Tuning the Surface Chemistry of NHC–Protected Au13 Nanoclusters Via a Robust Amide Coupling Procedure

Abstract

There is significant potential use for gold nanoclusters in biomedicine owing to their favorable biological and optical properties. To access this potential, there is a need for methods to alter the ligand scaffold of gold nanoclusters to tune their biological properties. Surface modifications to the ligands must occur with molecular precision to generate monodisperse products for the accurate determination of structure activity relationships and eventual translation to clinical practice. Herein, we describe methods for molecularly precise surface modifications to Au₁₃ nanoclusters via amide couplings to -COOH functionalities and their stability to conditions necessary for the removal of protecting groups used in amide coupling chemistry.
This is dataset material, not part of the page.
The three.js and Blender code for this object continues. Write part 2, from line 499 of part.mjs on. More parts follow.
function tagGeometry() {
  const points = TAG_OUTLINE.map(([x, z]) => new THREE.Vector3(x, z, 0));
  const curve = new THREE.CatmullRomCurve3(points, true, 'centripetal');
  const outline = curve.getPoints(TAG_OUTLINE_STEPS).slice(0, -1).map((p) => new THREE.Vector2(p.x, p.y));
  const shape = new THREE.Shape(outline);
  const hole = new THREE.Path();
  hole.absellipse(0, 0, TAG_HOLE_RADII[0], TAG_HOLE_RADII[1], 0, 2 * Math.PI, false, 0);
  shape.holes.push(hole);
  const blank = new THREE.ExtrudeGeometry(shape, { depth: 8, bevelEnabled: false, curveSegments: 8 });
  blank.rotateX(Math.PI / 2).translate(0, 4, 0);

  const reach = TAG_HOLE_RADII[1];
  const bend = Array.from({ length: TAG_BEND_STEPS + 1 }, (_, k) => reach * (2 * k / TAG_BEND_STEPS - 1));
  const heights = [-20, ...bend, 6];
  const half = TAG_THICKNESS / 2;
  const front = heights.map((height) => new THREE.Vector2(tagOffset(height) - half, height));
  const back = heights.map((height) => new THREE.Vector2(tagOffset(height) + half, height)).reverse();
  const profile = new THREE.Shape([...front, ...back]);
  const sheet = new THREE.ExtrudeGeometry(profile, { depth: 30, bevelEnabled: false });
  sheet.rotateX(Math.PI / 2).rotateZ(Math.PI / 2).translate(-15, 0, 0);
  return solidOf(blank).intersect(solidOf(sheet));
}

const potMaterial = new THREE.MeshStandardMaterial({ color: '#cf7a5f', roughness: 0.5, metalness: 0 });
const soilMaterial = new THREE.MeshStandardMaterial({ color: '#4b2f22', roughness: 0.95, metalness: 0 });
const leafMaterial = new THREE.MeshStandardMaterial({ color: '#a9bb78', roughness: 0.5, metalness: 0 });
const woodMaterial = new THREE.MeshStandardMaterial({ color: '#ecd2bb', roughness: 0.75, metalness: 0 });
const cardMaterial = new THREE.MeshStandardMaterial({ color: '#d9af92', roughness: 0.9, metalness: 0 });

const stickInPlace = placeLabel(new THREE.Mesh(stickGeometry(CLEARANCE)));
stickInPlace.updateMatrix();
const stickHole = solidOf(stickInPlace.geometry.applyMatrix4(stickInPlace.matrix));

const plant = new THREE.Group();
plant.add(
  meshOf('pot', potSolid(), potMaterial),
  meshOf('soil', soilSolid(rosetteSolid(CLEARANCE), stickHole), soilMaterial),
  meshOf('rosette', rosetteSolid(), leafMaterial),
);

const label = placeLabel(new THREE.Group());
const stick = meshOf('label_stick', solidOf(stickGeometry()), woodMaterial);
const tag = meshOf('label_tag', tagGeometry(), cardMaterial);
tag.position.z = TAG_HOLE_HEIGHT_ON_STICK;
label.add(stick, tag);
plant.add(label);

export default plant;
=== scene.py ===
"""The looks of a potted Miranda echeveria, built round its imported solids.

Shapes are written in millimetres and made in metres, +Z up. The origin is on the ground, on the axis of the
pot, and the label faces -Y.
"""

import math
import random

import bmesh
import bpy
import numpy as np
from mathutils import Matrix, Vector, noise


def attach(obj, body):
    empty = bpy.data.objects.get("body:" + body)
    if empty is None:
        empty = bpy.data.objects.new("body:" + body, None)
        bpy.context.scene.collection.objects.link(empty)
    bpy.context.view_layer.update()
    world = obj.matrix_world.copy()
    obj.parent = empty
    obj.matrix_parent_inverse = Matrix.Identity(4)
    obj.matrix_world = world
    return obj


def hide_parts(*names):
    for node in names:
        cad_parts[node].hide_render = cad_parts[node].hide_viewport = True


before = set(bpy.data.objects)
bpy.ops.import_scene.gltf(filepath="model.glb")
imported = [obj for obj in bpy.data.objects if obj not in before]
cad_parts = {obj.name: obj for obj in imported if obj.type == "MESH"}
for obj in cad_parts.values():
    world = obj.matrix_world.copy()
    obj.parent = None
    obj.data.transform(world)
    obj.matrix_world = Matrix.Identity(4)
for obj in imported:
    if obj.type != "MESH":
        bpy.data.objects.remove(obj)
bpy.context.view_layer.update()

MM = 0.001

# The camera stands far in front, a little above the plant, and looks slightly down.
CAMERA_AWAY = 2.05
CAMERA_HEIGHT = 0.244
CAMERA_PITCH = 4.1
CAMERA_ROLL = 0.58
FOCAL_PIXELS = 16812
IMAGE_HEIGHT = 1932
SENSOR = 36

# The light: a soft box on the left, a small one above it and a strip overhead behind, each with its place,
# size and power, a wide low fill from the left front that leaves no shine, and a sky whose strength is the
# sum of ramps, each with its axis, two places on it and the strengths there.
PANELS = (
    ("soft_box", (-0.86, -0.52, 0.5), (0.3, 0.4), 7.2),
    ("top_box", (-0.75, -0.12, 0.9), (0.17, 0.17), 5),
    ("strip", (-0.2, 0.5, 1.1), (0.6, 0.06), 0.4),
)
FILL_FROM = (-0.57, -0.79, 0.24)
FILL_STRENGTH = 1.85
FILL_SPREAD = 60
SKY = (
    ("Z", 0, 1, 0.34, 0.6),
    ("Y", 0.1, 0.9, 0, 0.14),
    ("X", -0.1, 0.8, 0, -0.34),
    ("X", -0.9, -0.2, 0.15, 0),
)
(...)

These clusters were found to be highly stable to basic conditions for the removal of base-labile -Fmoc and -OMe groups but less stable to acidic conditions for the removal of acid-labile -Boc and -O^tBu groups. The ligand shell and Au₁₃ core of such clusters were found to be preserved following modifications to the ligand shell allowing the solubility and biological properties of the cluster to be altered independently of their optical properties. The nature of the protecting ligand was found be instrumental for cluster stability to enable the use of the harsh conditions necessary to yield monodisperse products.